Reproduce exactly the lines below from the one containing "whole = solids[0]" through the one containing "points = [vertex.co", including both, and nothing else.

>> BEGIN Information shown

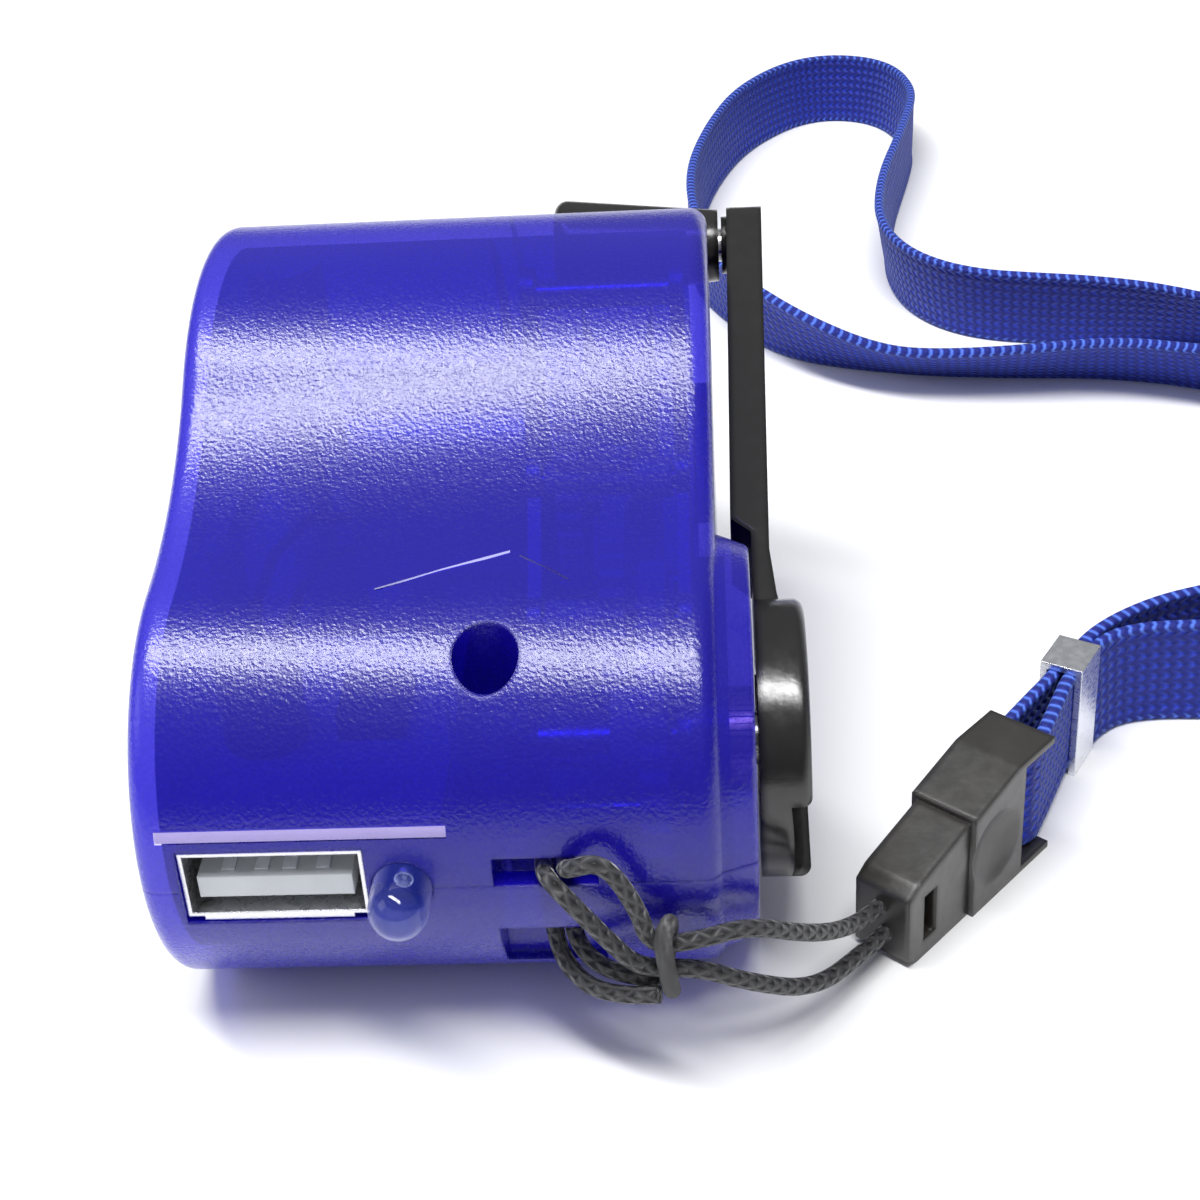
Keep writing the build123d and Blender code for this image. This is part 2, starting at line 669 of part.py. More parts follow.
def plan_edges(pts, radii, half, sign):
    edges = []
    at = pts[0]
    for i in range(1, len(pts) - 1):
        u = (pts[i] - pts[i - 1]).normalized()
        v = (pts[i + 1] - pts[i]).normalized()
        turn = atan2(u.X * v.Y - u.Y * v.X, u.dot(v))
        r = radii[i] + sign * half * (1 if turn > 0 else -1)
        t = r * tan(abs(turn) / 2)
        inward = (v - u).normalized()
        centre = pts[i] + inward * (r / cos(turn / 2))
        edges.append(Line(at, pts[i] - u * t))
        edges.append(ThreePointArc(pts[i] - u * t, centre - inward * r, pts[i] + v * t))
        at = pts[i] + v * t
    edges.append(Line(at, pts[-1]))
    return edges


# the two strands of the thin cord, from the buckle clip to the eye and back to the knot
STRAND_1 = [(32.37, -21.81, 4.9), (30.70, -23.80, 4.9), (27.2, -29.0, 8.6), (22.4, -32.9, 13.2),
            (18.8, -34.0, 12.9), (15.4, -34.3, 12.7), (14.7, -34.4, 16.4), (12.6, -34.1, 20.3),
            (10.1, -33.4, 19.1), (9.6, -31.4, 17.4), (9.6, -28.95, 17.2), (9.55, -28.7, 14.4),
            (9.6, -28.9, 11.6), (9.9, -30.5, 9.5), (12.6, -33.1, 8.9), (15.9, -33.5, 8.9)]
STRAND_2 = [(32.83, -22.19, 2.6), (30.90, -24.49, 2.6), (27.0, -29.6, 3.8), (22.2, -32.9, 7.8),
            (18.6, -34.0, 10.4), (14.6, -34.2, 10.5), (12.4, -34.2, 13.4), (10.0, -33.9, 16.6),
            (8.6, -32.7, 17.5), (8.05, -31.1, 17.3), (8.1, -28.95, 17.1), (8.0, -28.7, 14.0),
            (8.1, -28.9, 11.2), (8.9, -31.0, 8.1), (12.0, -34.0, 7.6), (15.9, -34.9, 8.7)]
KNOT_AT = (16.6, -34.15, 11.6)

CRIMP_TURN = atan2(CRIMP_AT[1] - BAR_XY[1], CRIMP_AT[0] - BAR_XY[0])


def from_crimp(along, across):
    """A plan point at the crimp, along the strap and to its left."""
    c = cos(CRIMP_TURN)
    s = sin(CRIMP_TURN)
    return (CRIMP_AT[0] + along * c - across * s, CRIMP_AT[1] + along * s + across * c)


# the neck strap lies on the table in one loop: out to the right, back behind the case,
# away to the far end and home beside itself
STRAP = [from_crimp(0, LAYER), from_crimp(4.4, LAYER),
         (55.6, 10.6), (61.6, 13.8), (72.0, 15.6), (82.5, 19.8), (89.6, 29.5), (91.4, 42.0),
         (87.8, 56.0), (78.0, 66.5), (66.0, 71.0), (53.0, 71.4), (40.0, 73.4), (28.0, 80.5),
         (20.0, 96.0), (17.8, 116.0), (21.0, 137.0), (26.5, 153.0), (36.0, 163.6),
         (46.5, 160.8), (50.5, 148.0), (47.6, 133.0), (43.4, 115.0), (42.4, 97.0), (49.0, 85.5),
         (62.0, 82.0), (77.0, 79.6), (90.0, 72.0), (97.6, 58.5), (99.6, 42.0), (97.0, 26.0),
         (88.0, 13.2), (76.5, 8.2), (66.0, 8.2), (57.2, 8.6),
         from_crimp(4.4, -LAYER), from_crimp(0, -LAYER)]


def lanyard_cord():
    return [tube(STRAND_1, CORD_R, WIDEST), tube(STRAND_2, CORD_R, WIDEST)]


def cord_knot():
    """The bight of the cord, drawn tight round both strands."""
    path = rounded_ring()
    start = Vector(0, -(CORD_R * 2 + 0.15), 0)
    ring = sweep(Plane(origin=start, z_dir=(0, 0, 1)) * Circle(CORD_R), path=path)
    return Pos(*KNOT_AT) * ring


def rounded_ring():
    r = CORD_R * 2 + 0.15
    h = 1.15
    edges = [Line((0, -r, -h), (0, -r, h)), ThreePointArc((0, -r, h), (0, 0, h + r), (0, r, h))]
    edges += [Line((0, r, h), (0, r, -h)), ThreePointArc((0, r, -h), (0, 0, -h - r), (0, -r, -h))]
    return Wire([e.edge() for e in edges])


BUCKLE = Pos(BUCKLE_AT[0], BUCKLE_AT[1], 0) * Rot(0, 0, BUCKLE_TURN)


def edge_prism(points, half):
    """A polygon of (x, z) points in the buckle's own frame, extruded across it."""
    face = make_face(Polyline(*[(p[0], 0, p[1]) for p in points], close=True))
    return Pos(0, -half, 0) * extrude(face, amount=2 * half, dir=(0, 1, 0))


def buckle_clip():
    side = [(0, 0.6), (1.2, 0), (CLIP_LEN, 0), (CLIP_LEN, 9.2), (1.2, 7.4), (0, 6.6)]
    clip = edge_prism(side, 2.5)
    for z in (1.7, 7.0):
        clip = clip + box(CLIP_LEN - 0.5, 13.2, -1.1, 1.1, z, z + 1.5)
    clip = clip - edge_prism([(1.9, 1.6), (3.6, 1.6), (3.6, 6.0), (1.9, 6.0)], 5)
    return BUCKLE * clip


def buckle_body():
    side = [(CLIP_LEN, 0), (BUCKLE_LEN, 0), (BUCKLE_LEN, BUCKLE_H), (14, BUCKLE_H), (CLIP_LEN, 9.6)]
    body = edge_prism(side, BUCKLE_HALF)
    body = body - box(CLIP_LEN - 1, 13.6, -1.5, 1.5, 1.3, 8.9)
    slot = box(14.9, BUCKLE_LEN + 1, -5, 5, 0.6, BUCKLE_H - 0.6)
    body = body - slot
    bar = rod_z(BAR_R, 0, BUCKLE_H, BAR_AT, 0)
    recess = Pos(11.0, -BUCKLE_HALF - 5.2, 5.2) * Sphere(6.2)
    return BUCKLE * (body + bar - recess)


def wrap_frame():
    """A plan frame at the buckle's bar, x towards the crimp, and the distance to it."""
    d = sqrt((CRIMP_AT[0] - BAR_XY[0]) ** 2 + (CRIMP_AT[1] - BAR_XY[1]) ** 2)
    return Pos(BAR_XY[0], BAR_XY[1], 0) * Rot(0, 0, degrees(CRIMP_TURN)), d


def strap_wrap():
    frame, d = wrap_frame()
    z1 = STRAP_Z + STRAP_W
    r0 = BAR_R + 0.1
    r1 = r0 + STRAP_T
    inside = LAYER - STRAP_T / 2
    outside = LAYER + STRAP_T / 2
    ring = rod_z(r1, STRAP_Z, z1, 0, 0) - rod_z(r0, STRAP_Z - 1, z1 + 1, 0, 0)
    wrap = ring - box(0, 5, -5, 5, STRAP_Z - 1, z1 + 1)
    for s in (1, -1):
        pts = [(0, s * r0), (0, s * r1), (d - 2.3, s * outside), (d, s * outside)]
        pts += [(d, s * inside), (d - 2.3, s * inside)]
        face = make_face(Polyline(*[(p[0], p[1], STRAP_Z) for p in pts], close=True))
        wrap = wrap + extrude(face, amount=STRAP_W, dir=(0, 0, 1))
    return frame * wrap


def strap_crimp():
    frame, d = wrap_frame()
    half = LAYER + STRAP_T / 2
    roof = STRAP_Z + STRAP_W
    outer = box(d - 2.2, d + 2.2, -half - 0.6, half + 0.6, 0, roof + 0.6)
    return frame * (outer - box(d - 3, d + 3, -half, half, -1, roof))


def neck_strap():
    strap = ribbon(STRAP, WIDEST, STRAP_T, 0.0, STRAP_W)
    print("  strap length %.0f" % (strap.volume / (STRAP_T * STRAP_W)))
    return strap


def generator_leads():
    y = G3[0] - 8.5
    z = BOARD_Z + BOARD_T
    out = []
    for x, zc, yb in ((-12.9, G3[1] - 2.4, -8.6), (-14.6, G3[1] + 1.0, -10.8)):
        pts = [(CAN_X0 - CAP_T, y, zc), (x, y, zc), (x, y - 14, zc + 5), (x, yb, zc + 5.5),
               (x, yb, z)]
        out.append(tube(pts, 0.45, 1.5))
    return out


def crank_bush():
    return rod_x(BUSH_R, OUTER_PLATE[1], BOSS_X, G0) - rod_x(AXLE_R + FIT, 18, 24, G0)


def build_all():
    case = whole_case()
    cutter = below_seam()
    parts = {"upper_shell": case - cutter, "lower_shell": case & cutter}
    makers = [case_screws, crank_bush, usb_shell, usb_tongue, usb_contacts, led_lens, led_leads,
              circuit_board, capacitor, regulator, generator_can, generator_end_cap,
              stator_coils, inner_gear_plate, outer_gear_plate, plate_pillars, gear_axles,
              generator_leads, lanyard_cord, cord_knot, buckle_clip, buckle_body, strap_wrap,
              strap_crimp, neck_strap, crank_hub, crank_axle, drive_gear, hub_pin, crank_arm,
              knob_screw, crank_knob, first_gear, second_gear, rotor_magnet, rotor_shaft,
              rotor_pinion]
    for maker in makers:
        print(maker.__name__)
        parts[maker.__name__] = maker()
    return parts


os.makedirs("parts", exist_ok=True)
for name, shape in build_all().items():
    group = shape if isinstance(shape, list) else [shape]
    solids = [s for g in group for s in g.solids()]
    whole = solids[0] if len(solids) == 1 else Compound(children=solids)
    export_step(whole, "parts/%s.step" % name)
    b = whole.bounding_box()
    print("%-18s solids %d volume %9.2f  X %.2f..%.2f Y %.2f..%.2f Z %.2f..%.2f" % (
        name, len(solids), whole.volume, b.min.X, b.max.X, b.min.Y, b.max.Y, b.min.Z, b.max.Z))
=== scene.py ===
import bpy
from math import sin, cos, atan2, dist, pi, radians
from mathutils import Vector, Matrix


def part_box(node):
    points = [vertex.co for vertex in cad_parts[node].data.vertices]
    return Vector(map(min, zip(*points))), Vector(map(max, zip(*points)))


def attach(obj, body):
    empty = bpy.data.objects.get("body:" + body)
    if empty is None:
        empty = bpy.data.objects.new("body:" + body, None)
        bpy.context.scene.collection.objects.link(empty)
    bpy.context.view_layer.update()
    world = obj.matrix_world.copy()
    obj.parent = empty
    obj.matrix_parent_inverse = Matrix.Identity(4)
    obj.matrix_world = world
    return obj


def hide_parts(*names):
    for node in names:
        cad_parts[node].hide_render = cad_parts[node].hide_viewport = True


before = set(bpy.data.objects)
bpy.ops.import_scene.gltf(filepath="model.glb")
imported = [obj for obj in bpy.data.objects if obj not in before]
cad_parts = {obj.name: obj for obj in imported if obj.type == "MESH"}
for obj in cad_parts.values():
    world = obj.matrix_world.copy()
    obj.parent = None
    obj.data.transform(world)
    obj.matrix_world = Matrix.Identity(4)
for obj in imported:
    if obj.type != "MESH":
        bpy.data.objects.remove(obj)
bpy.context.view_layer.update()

MM = 0.001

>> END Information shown

▶ **Final answer**
    whole = solids[0] if len(solids) == 1 else Compound(children=solids)
    export_step(whole, "parts/%s.step" % name)
    b = whole.bounding_box()
    print("%-18s solids %d volume %9.2f  X %.2f..%.2f Y %.2f..%.2f Z %.2f..%.2f" % (
        name, len(solids), whole.volume, b.min.X, b.max.X, b.min.Y, b.max.Y, b.min.Z, b.max.Z))
=== scene.py ===
import bpy
from math import sin, cos, atan2, dist, pi, radians
from mathutils import Vector, Matrix


def part_box(node):
    points = [vertex.co for vertex in cad_parts[node].data.vertices]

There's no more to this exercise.